Bumgarner Unravels, Giants Fall to Phillies

If you had forgotten, there's a good reason why games are not decided on paper. 

Facing one of the worst teams in baseball on a night when their ace opened up with four hitless innings, the red-hot Giants lost. Madison Bumgarner was sharp early but fell apart in the seventh, allowing three runs that would be the difference in a 3-2 loss to Philadelphia. 

Bumgarner worked around a walk in the first and error in the second. Through three innings he had four strikeouts, all looking. Peter Bourjos led off the fourth and swung over the top of a cutter. Two soft grounders got Bumgarner through four hitless innings on 55 pitches, but Maikel Franco was having none of it. He led off the fifth by pulling a double a couple feet inside the left field line. 

The Giants had a 2-0 lead at the time, but the shutout and then the lead would disappear in the seventh. Former Giants prospect Tommy Joseph hit a leadoff double and scored two batters later when Blanco bounced a single up the middle, just past Bumgarner’s glove. Cameron Rupp blasted a 3-2 fastball into the net in center, ending Bumgarner’s night and putting the Phillies up a run.

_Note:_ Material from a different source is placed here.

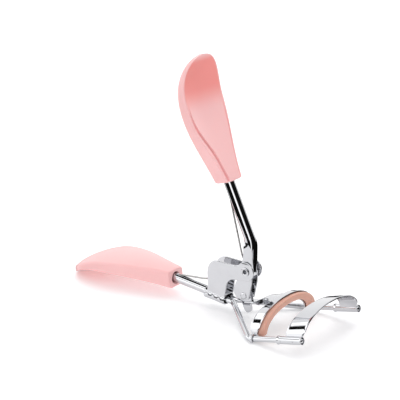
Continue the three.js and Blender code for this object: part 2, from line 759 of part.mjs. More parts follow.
function upperGrip() {
  const grip = placeGrip(gripGeometry(), UPPER_GRIP_MOUTH, UPPER_GRIP_ANGLE, -1);
  const socket = run(circle(TUBE_RADIUS + PRESS_GAP), -BORE_OVERRUN, GRIP_SOCKET + BORE_OVERRUN + 0.5);
  const bored = cut(grip, placeAt(socket, LEVER_MOUTH, leverAngle()));
  return mesh("upper_grip", bored, pinkPlastic());
}

// ---------------------------------------------------------------- assembly

const curler = new THREE.Group();
curler.position.x = -ORIGIN_FROM_ELBOWS;
curler.add(
  lowerGrip(),
  lowerArm(),
  pivotBracket(),
  pivotRivet(),
  guideWire("guide_wire_left", 1),
  guideWire("guide_wire_right", -1),
  fixedJaw(),
  springCoil(),
  upperGrip(),
  upperLever(),
  linkPinPiece(),
  springUpperLeg(),
  movingJaw(),
  lashPad(),
);

export default curler;
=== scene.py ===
"""Eyelash curler, standing open. The looks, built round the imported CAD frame.

Shapes are drawn in millimetres in the side frame, where x is measured from the elbows of the
guide wires, y across the jaws and z up from the table, and are moved to the frame's metres when
they are made into pieces.
"""

import json
import math

import bmesh
import bpy
from mathutils import Matrix, Vector
from mathutils.geometry import tessellate_polygon


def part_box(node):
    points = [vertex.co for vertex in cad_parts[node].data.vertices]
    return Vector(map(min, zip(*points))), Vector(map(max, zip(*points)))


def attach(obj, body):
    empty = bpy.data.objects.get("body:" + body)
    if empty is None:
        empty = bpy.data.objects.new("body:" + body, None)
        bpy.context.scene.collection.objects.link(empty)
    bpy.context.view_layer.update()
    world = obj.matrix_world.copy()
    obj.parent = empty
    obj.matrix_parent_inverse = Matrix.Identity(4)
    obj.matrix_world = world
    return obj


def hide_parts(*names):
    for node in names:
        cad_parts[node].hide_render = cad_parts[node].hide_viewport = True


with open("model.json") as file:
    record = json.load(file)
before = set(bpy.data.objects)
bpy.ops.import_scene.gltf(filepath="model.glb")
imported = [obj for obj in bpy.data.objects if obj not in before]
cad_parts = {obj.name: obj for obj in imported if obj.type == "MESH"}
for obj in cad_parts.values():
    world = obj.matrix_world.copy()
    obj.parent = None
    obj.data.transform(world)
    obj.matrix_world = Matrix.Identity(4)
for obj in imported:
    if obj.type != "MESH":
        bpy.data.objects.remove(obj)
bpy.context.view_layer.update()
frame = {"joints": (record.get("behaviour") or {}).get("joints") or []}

# ---- sizes, in millimetres

MM = 0.001
joints = {joint["name"]: joint for joint in frame["joints"]}
pivot_point = Vector(joints["lever_hinge"]["pos_m"]) / MM
slide_axis = Vector(joints["jaw_slide"]["axis"])

PIVOT_FROM_ELBOWS = 12.0
ORIGIN = pivot_point.x + PIVOT_FROM_ELBOWS  # x of the elbows in the part's frame
PIVOT = (-PIVOT_FROM_ELBOWS, pivot_point.z)
PIVOT_BORE = 1.1  # radius of the holes that the rivet goes through
ROD_TILT = math.atan2(slide_axis.z, slide_axis.x)
ELBOW_HEIGHT = 0.9
WIRE_RADIUS = 1.0
END_SLEEVE_RADIUS = 1.35
ROD_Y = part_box("fixed_jaw")[1].y / MM - END_SLEEVE_RADIUS  # half the spacing of the rods

ARM_RADIUS = 1.65
ARM_MOUTH = (-43.4, 6.6)
SLEEVE_FRONT = (-20.8, 4.4)
SLEEVE_LENGTH = 8.6
LEVER_MOUTH = (-20.6, 46.5)
BEND = (-11.3, 27.0)
TUBE_RADIUS = 1.85
GRIP_SOCKET = 9.0
SOCKET_RADIUS = 2.1
SOCKET_SHOWN = 4.0  # depth of the gap round a tube where it enters its grip

pin_low, pin_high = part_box("link_pin")
LINK_PIN = ((pin_low.x + pin_high.x) / 2 / MM - ORIGIN, (pin_low.z + pin_high.z) / 2 / MM)


# ---- camera and studio

CAMERA_AZIMUTH = math.radians(37.21)
CAMERA_ELEVATION = math.radians(19.54)
CAMERA_DISTANCE = 0.616
CAMERA_LENS = 162.0
CAMERA_TARGET = Vector((ORIGIN - 33.16, 0, 37.68)) * MM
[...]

Joe Panik led off the eighth with a single and took second on a wild pitch, but he wouldn’t score. With two outs, Brandon Crawford hit a liner to right and Panik took off for home. When St. Francis (Mountain View) alum Tyler Goeddel made a diving catch, Panik was doubled off. 

Starting pitching report: Bumgarner was a few outs away from passing Jake Arrieta and getting into second on the MLB ERA chart, but he ended up with three earned on his line in 6 1/3 innings. He had not allowed three earned runs since April 15, a span of 12 starts. The ERA, by the way, is still microscopic: 1.99. 

Bullpen report: On a night when Bruce Bochy wanted to rest Santiago Casilla and Cory Gearrin, George Kontos got five easy outs after replacing Bumgarner.

At the plate: Jeremy Hellickson had no intention of going on Bumgarner’s highlight reel on a night when the Giants handed out bobbleheads of their ace swinging a bat. Hellickson worked carefully in the second, walking Bumgarner with two on. The walk was Bumgarner’s fifth, tying a career-high.

In the field: Goeddel’s catch was the play of the night. The 23-year-old was born in Hillsborough and taken 41st overall in 2011 out of St. Francis.

Attendance: The Giants announced a crowd of 41,928 human beings who inexplicably booed when the umpire awarded time on a pitch in the eighth. Buster Posey had asked for it.

Up next: Johnny Cueto faces young Aaron Nola.